Provisions Applicable to Medium/Large Businesses
Loan Programs for Medium and Large Businesses -
The legislation states that the Treasury Secretary will “endeavor to seek the implementation” of a Middle Market loan facility for banks to provide loans to businesses and eligible nonprofits with 500-10,000 employees.
The interest rate on these loans will be no more than 2% with no principle or interest paid for the first 6 months. Funds must be used to retain 90% of workforce at full wages and benefits through September 30, 2020 and intends to restore 90% of workforce on hand on February 1, 2020.
No buybacks or dividend payments through the life of the loan are allowed and no outsourcing or offshoring of jobs for the life of the loan and 2 years thereafter. The loan recipient will not abrogate collective bargaining for the term of the loan and two years. The recipient must also remain neutral in union organizing activities.
The legislation also authorizes the Federal Reserve to create a Main Street Lending Facility for small and mid-size businesses using 13-3 powers (with none of the requirements described above).
Provisions Applicable to Small Businesses (Under 500 Employees)
Manufacturing Extension Partnership (MEP) Funding -
The legislation includes $50 million in funding for the Manufacturing Extension Partnership (MEP) program to help small and medium sized manufacturers recover from the economic impacts of the coronavirus.
Economic Injury Disaster Loan Grants -
The bill allocates $10 billion for small and medium sized businesses, specifically defined as businesses with fewer than 500 workers, under the existing Economic Injury Disaster Loan Program.
The legislation makes the following changes to the existing SBA Economic Injury Disaster Loan program:
- The loans can be made based solely on credit scores;
- Loans below $200,000 can be approved without a personal guarantee;
- Borrowers can receive $10,000 cash advances that are forgiven if spent on paid leave, maintaining payroll, increased costs due to supply chain disruption, mortgage or lease payments, or repaying obligations that cannot be met due to revenue losses.
SBA 7(a) Loan Program -
The bill allocates $349 billion for small and medium sized businesses (fewer than 500 employees) for SBA’s expanded 7(a) loan program. This program would be received via an SBA approved lender in a specific community.
The loan includes a 100% government guarantee and defines the covered loan period as beginning on February 15, 2020 and ending on June 30, 2020.

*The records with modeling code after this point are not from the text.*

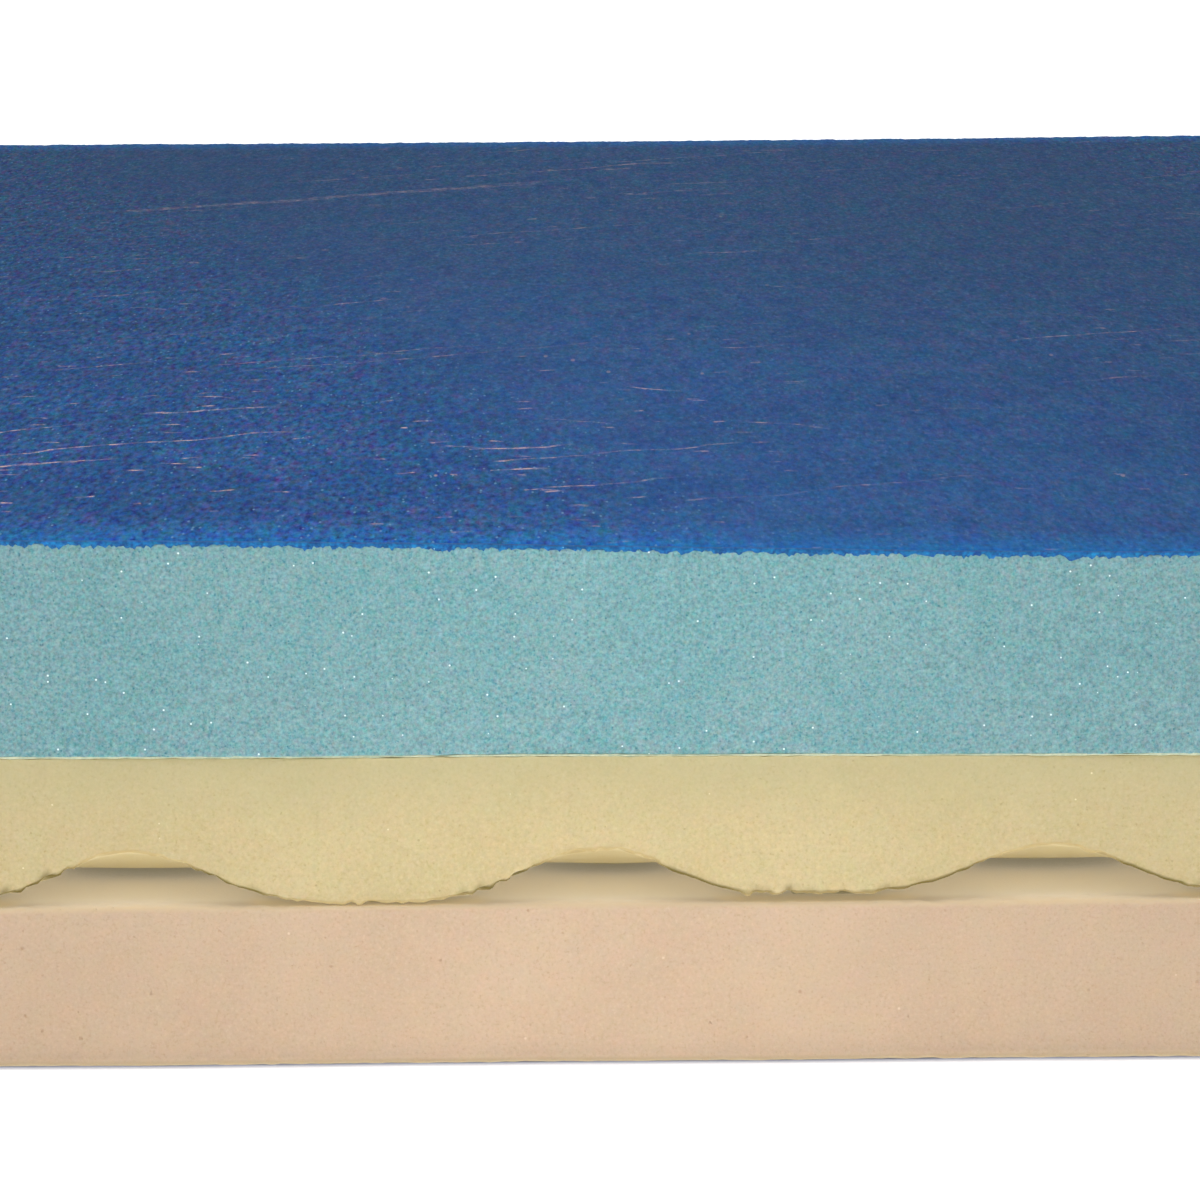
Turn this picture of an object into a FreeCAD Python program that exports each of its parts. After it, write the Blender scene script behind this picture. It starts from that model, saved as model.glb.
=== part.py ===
"""Uncovered core of a single-bed memory foam mattress, as a stack of bonded layers.

Millimetres, +Z up. The origin is the centre of the underside, X runs along the length and Y across the width.
From the floor up: base foam, glue dabs, convoluted foam, glue film, memory foam and gel coat.
The convoluted foam lies with its bumps down. Only the crests of the bumps touch the base, each on a dab of glue,
so air can move through the hollows between them, and the hollows open as arches along all four sides.
"""

import FreeCAD
import Part
import Sketcher

import math
import os

Vector = FreeCAD.Vector

# Driving dimensions in millimetres, under the aliases that their cells carry.
SIZES = {
    "core_length": 1900.0,
    "core_width": 900.0,
    "base_thickness": 39.6,
    "dab_thickness": 0.3,
    "dab_radius": 10.0,
    "convoluted_thickness": 36.1,
    "bump_height": 13.2,
    "bump_spacing": 56.25,
    "film_thickness": 0.4,
    "memory_thickness": 49.6,
    "coat_thickness": 1.0,
}

# The layers from the floor up, each with the alias of its thickness.
STACK = {
    "base_foam": "base_thickness",
    "crest_glue_dabs": "dab_thickness",
    "convoluted_foam": "convoluted_thickness",
    "glue_film": "film_thickness",
    "memory_foam": "memory_thickness",
    "gel_coat": "coat_thickness",
}

# The wave surface is a cubic B-spline with this many spans from a crest to the hollow beside it.
SPANS_PER_BUMP = 4
DEGREE = 3


def make_sizes(doc):
    """Spreadsheet of the driving dimensions: a name in column A, its value in column B."""
    sheet = doc.addObject("Spreadsheet::Sheet", "sizes")
    for row, (alias, value) in enumerate(SIZES.items(), start=1):
        sheet.set(f"A{row}", alias)
        sheet.set(f"B{row}", str(value))
        sheet.setAlias(f"B{row}", alias)
    doc.recompute()
    return sheet


def stand_in_stack(piece, node):
    """Label a layer and bind its height to the thicknesses of the layers below it."""
    piece.Label = node
    layers = list(STACK)
    below = [f"sizes.{STACK[layer]}" for layer in layers[:layers.index(node)]]
    if below:
        piece.setExpression(".Placement.Base.z", " + ".join(below))


def make_slab(doc, node):
    """A layer with flat faces: a rectangle centred on the origin, padded to the layer's thickness."""
    body = doc.addObject("PartDesign::Body", node)
    ground_plane = next(f for f in body.Origin.OriginFeatures if f.Role == "XY_Plane")
    outline = body.newObject("Sketcher::SketchObject", f"{node}_outline")
    outline.AttachmentSupport = [(ground_plane, "")]
    outline.MapMode = "FlatFace"

    corners = [Vector(-1, -1), Vector(1, -1), Vector(1, 1), Vector(-1, 1)]
    start, end, centre = 1, 2, (-1, 1)
    for side in range(4):
        outline.addGeometry(Part.LineSegment(corners[side], corners[(side + 1) % 4]), False)
    for side in range(4):
        outline.addConstraint(Sketcher.Constraint("Coincident", side, end, (side + 1) % 4, start))
        outline.addConstraint(Sketcher.Constraint("Vertical" if side % 2 else "Horizontal", side))
    outline.addConstraint(Sketcher.Constraint("Symmetric", 0, start, 1, end, *centre))
    length = outline.addConstraint(Sketcher.Constraint("DistanceX", 0, start, 0, end, 2.0))
    width = outline.addConstraint(Sketcher.Constraint("DistanceY", 1, start, 1, end, 2.0))
    outline.setExpression(f"Constraints[{length}]", "sizes.core_length")
    outline.setExpression(f"Constraints[{width}]", "sizes.core_width")

    pad = body.newObject("PartDesign::Pad", f"{node}_pad")
    pad.Profile = outline
    pad.setExpression("Length", f"sizes.{STACK[node]}")
    stand_in_stack(body, node)


def wave_pole(sizes, x, y):
    """Control point of the wave surface over the point x, y.

    The wave rises above the plane of its crests as bump_height * ((1 + cos(u) * cos(v)) / 2) ** 2. Its crests and
    hollows alternate like the squares of a chessboard, and a hollow is centred on the middle of each long side.
    The square makes the crests broad and the hollows narrow, and multiplied out it is a sum of plain cosines.
    A cubic spline flattens a cosine by (2 + cos(step)) / 3, so each one is raised by as much for the poles.
    """
    step = math.pi / SPANS_PER_BUMP
    raised = 3 / (2 + math.cos(step))
    raised_double = 3 / (2 + math.cos(2 * step))
    u = math.pi * x / sizes.bump_spacing
    v = math.pi * (y + sizes.core_width / 2) / sizes.bump_spacing
    cross = (raised * math.cos(u)) * (raised * math.cos(v))
    cross_squared = (1 + raised_double * math.cos(2 * u)) * (1 + raised_double * math.cos(2 * v)) / 4
    height = sizes.bump_height * (1 + 2 * cross + cross_squared) / 4
    return Vector(x, y, height)


def knot_line(size, spacing):
    """Knots of a centred spline that covers a size, with enough beyond its ends for whole spans there."""
    reach = math.ceil(size / 2 / spacing) + DEGREE
    return [i * spacing for i in range(-reach, reach + 1)]


def wave_surface(sizes):
    """The wavy underside as one B-spline surface, whose parameters are X and Y, trimmed to the core's outline."""
    spacing = sizes.bump_spacing / SPANS_PER_BUMP
    knots_x = knot_line(sizes.core_length, spacing)
    knots_y = knot_line(sizes.core_width, spacing)
    # A cubic spline's poles stand over its knots, without the two at each end.
    poles = [[wave_pole(sizes, x, y) for y in knots_y[2:-2]] for x in knots_x[2:-2]]
    surface = Part.BSplineSurface()
    surface.buildFromPolesMultsKnots(
        poles, [1] * len(knots_x), [1] * len(knots_y), knots_x, knots_y, False, False, DEGREE, DEGREE
    )
    half_length = sizes.core_length / 2
    half_width = sizes.core_width / 2
    surface.segment(-half_length, half_length, -half_width, half_width)
    return surface


def make_convoluted_foam(doc, sizes):
    """A slab whose underside is the wave: the wave face, four sides down to its edges, and a flat top."""
    wave = wave_surface(sizes).toShape()
    top_height = sizes.convoluted_thickness

    def above(point):
        return Vector(point.x, point.y, top_height)

    faces = [wave]
    for edge in wave.Edges:
        first, last = (vertex.Point for vertex in edge.Vertexes)
        uprights = [Part.makeLine(first, above(first)), Part.makeLine(last, above(last))]
        side = Part.Wire(Part.__sortEdges__([edge, *uprights, Part.makeLine(above(first), above(last))]))
        faces.append(Part.Face(side))
    half_length = sizes.core_length / 2
    half_width = sizes.core_width / 2
    lid_corner = Vector(-half_length, -half_width, top_height)
    faces.append(Part.makePlane(sizes.core_length, sizes.core_width, lid_corner))

    shell = Part.makeShell(faces)
    shell.sewShape()
    foam = Part.Solid(shell)
    if foam.Volume < 0:
        foam.reverse()
    piece = doc.addObject("Part::Feature", "convoluted_foam")
    piece.Shape = foam
    stand_in_stack(piece, "convoluted_foam")


def make_crest_glue_dabs(doc, sizes):
    """A flat disc of glue under each crest, cut off at the core's sides where a crest stands on the edge."""
    columns = int(sizes.core_length / 2 / sizes.bump_spacing)
    rows = round(sizes.core_width / sizes.bump_spacing)
    half_length = sizes.core_length / 2
    half_width = sizes.core_width / 2
    corner = Vector(-half_length, -half_width, 0)
    outline = Part.makeBox(sizes.core_length, sizes.core_width, sizes.dab_thickness, corner)

    dabs = []
    for column in range(-columns, columns + 1):
        for row in range(rows + 1):
            if (column + row) % 2 == 0:
                continue
            foot = Vector(column * sizes.bump_spacing, row * sizes.bump_spacing - half_width, 0)
            dab = Part.makeCylinder(sizes.dab_radius, sizes.dab_thickness, foot)
            stands_on_edge = row in (0, rows)
            dabs.append(dab.common(outline).Solids[0] if stands_on_edge else dab)
    piece = doc.addObject("Part::Feature", "crest_glue_dabs")
    piece.Shape = Part.makeCompound(dabs)
    stand_in_stack(piece, "crest_glue_dabs")


def check_document(doc):
    """Stop if any object failed to compute, or if a layer has no valid solid."""
    for item in doc.Objects:
        if {"Invalid", "Error"} & set(item.State):
            raise RuntimeError(f"{item.Name} failed: {item.State}")
    for node in STACK:
        shape = doc.getObject(node).Shape
        if shape.isNull() or not shape.isValid() or not shape.Solids:
            raise RuntimeError(f"{node} has no valid solid")


def main():
    doc = FreeCAD.newDocument("mattress_core")
    sizes = make_sizes(doc)
    for node in ("base_foam", "glue_film", "memory_foam", "gel_coat"):
        make_slab(doc, node)
    make_convoluted_foam(doc, sizes)
    make_crest_glue_dabs(doc, sizes)
    doc.recompute()
    check_document(doc)

    os.makedirs("parts", exist_ok=True)
    for node in STACK:
        shape = doc.getObject(node).Shape
        shape.exportStep(f"parts/{node}.step")
        box = shape.BoundBox
        litres = shape.Volume / 1e6
        print(f"{node}: {len(shape.Solids)} solid(s), {litres:.3f} l, z {box.ZMin:.2f} to {box.ZMax:.2f}")


main()
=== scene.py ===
"""Looks of the uncovered mattress core: layers of saw-cut foam, glue and gel on a pale studio floor.

Metres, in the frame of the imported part: X along the length, Y across the width, +Z up, and the origin under
the middle. Each layer is a closed mesh that takes its place from the CAD box of its node. Its cut sides are
finely divided, so their edges can be ragged, and its faces inside the stack are coarse. Materials are
worked out in millimetres.
"""

import math

import bpy
import numpy as np
from mathutils import Euler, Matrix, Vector


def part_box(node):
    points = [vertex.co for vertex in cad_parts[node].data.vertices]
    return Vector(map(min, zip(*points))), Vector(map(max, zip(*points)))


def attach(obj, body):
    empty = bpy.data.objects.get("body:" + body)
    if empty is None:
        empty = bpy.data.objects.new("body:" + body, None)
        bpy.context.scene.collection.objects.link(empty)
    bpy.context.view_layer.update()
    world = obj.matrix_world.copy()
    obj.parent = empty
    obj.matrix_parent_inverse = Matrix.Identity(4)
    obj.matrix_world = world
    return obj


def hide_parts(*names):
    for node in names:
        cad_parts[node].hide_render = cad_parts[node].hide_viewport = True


TAU = 2 * math.pi
MM = 0.001

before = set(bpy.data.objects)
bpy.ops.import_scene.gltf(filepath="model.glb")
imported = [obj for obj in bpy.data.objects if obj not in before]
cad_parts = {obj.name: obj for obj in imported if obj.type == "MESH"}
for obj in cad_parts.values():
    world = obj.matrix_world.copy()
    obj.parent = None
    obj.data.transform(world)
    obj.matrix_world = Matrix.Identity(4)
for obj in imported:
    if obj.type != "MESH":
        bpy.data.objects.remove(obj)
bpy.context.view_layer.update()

BOX = {node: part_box(node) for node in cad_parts}
HALF_X, HALF_Y, TOP_Z = BOX["gel_coat"][1]
CREST_Z = BOX["crest_glue_dabs"][1].z
SEAM_Z = BOX["convoluted_foam"][1].z

# The wave: crests and hollows alternate at this spacing both ways, and a hollow is this deep.
BUMP_SPACING = 56.25 * MM
BUMP_HEIGHT = 13.2 * MM

# How far a face that is out of sight is kept from the sides, and how coarse its grid is.
GRID_MARGIN = 4 * MM
THIN_GRID_MARGIN = 6 * MM
COARSE_CELL = 25 * MM
MIDDLE_CELL = 12.5 * MM
FINE_CELL = 10 * MM


# ---------------------------------------------------------------- uneven surfaces

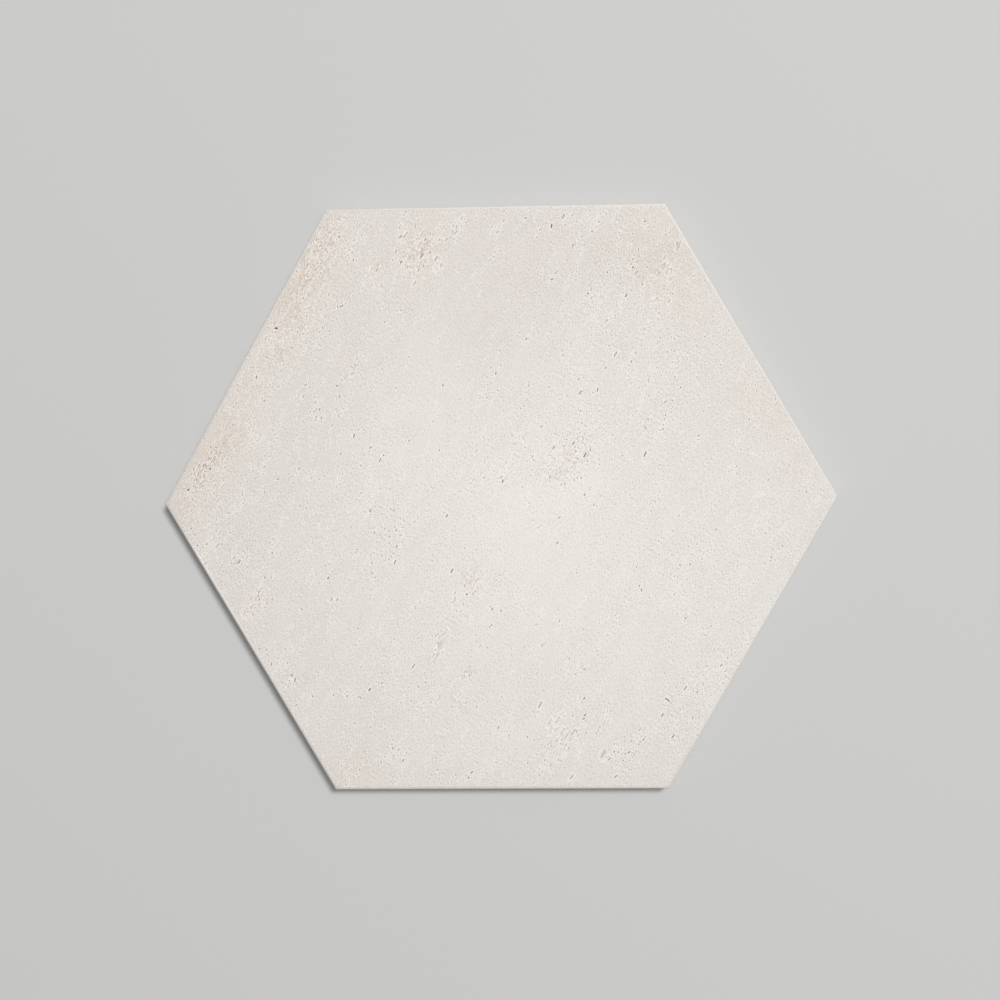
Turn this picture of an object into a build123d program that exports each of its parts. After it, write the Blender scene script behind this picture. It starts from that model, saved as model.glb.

Allowable uses of these loans include:
- Payroll costs;
- Certain costs related to the continuation of group health care benefits;
- Employee salaries (including commissions);
- Mortgage, lease, rent and utilities payments;
- Allowance for dismissal or separation;
- Retirement benefits; and
- Payment of State or local tax assessed on the compensation of employees.
The loans are capped at $10 million per recipient. Payroll costs exclude compensation paid to individuals, including the self-employed, above $100,000 a year.
The small business borrower will have a portion of their loan forgiven in the amount equal to their payroll costs (not including costs for compensation above $100,000 annually), interest payments on mortgages, rent payments, and utility payments between February 15 and June 30, 2020.
Loan forgiveness will be reduced if the borrower reduces employment by a ratio similar to their reduction in employment or if borrower reduces salaries and wages by more than 25%.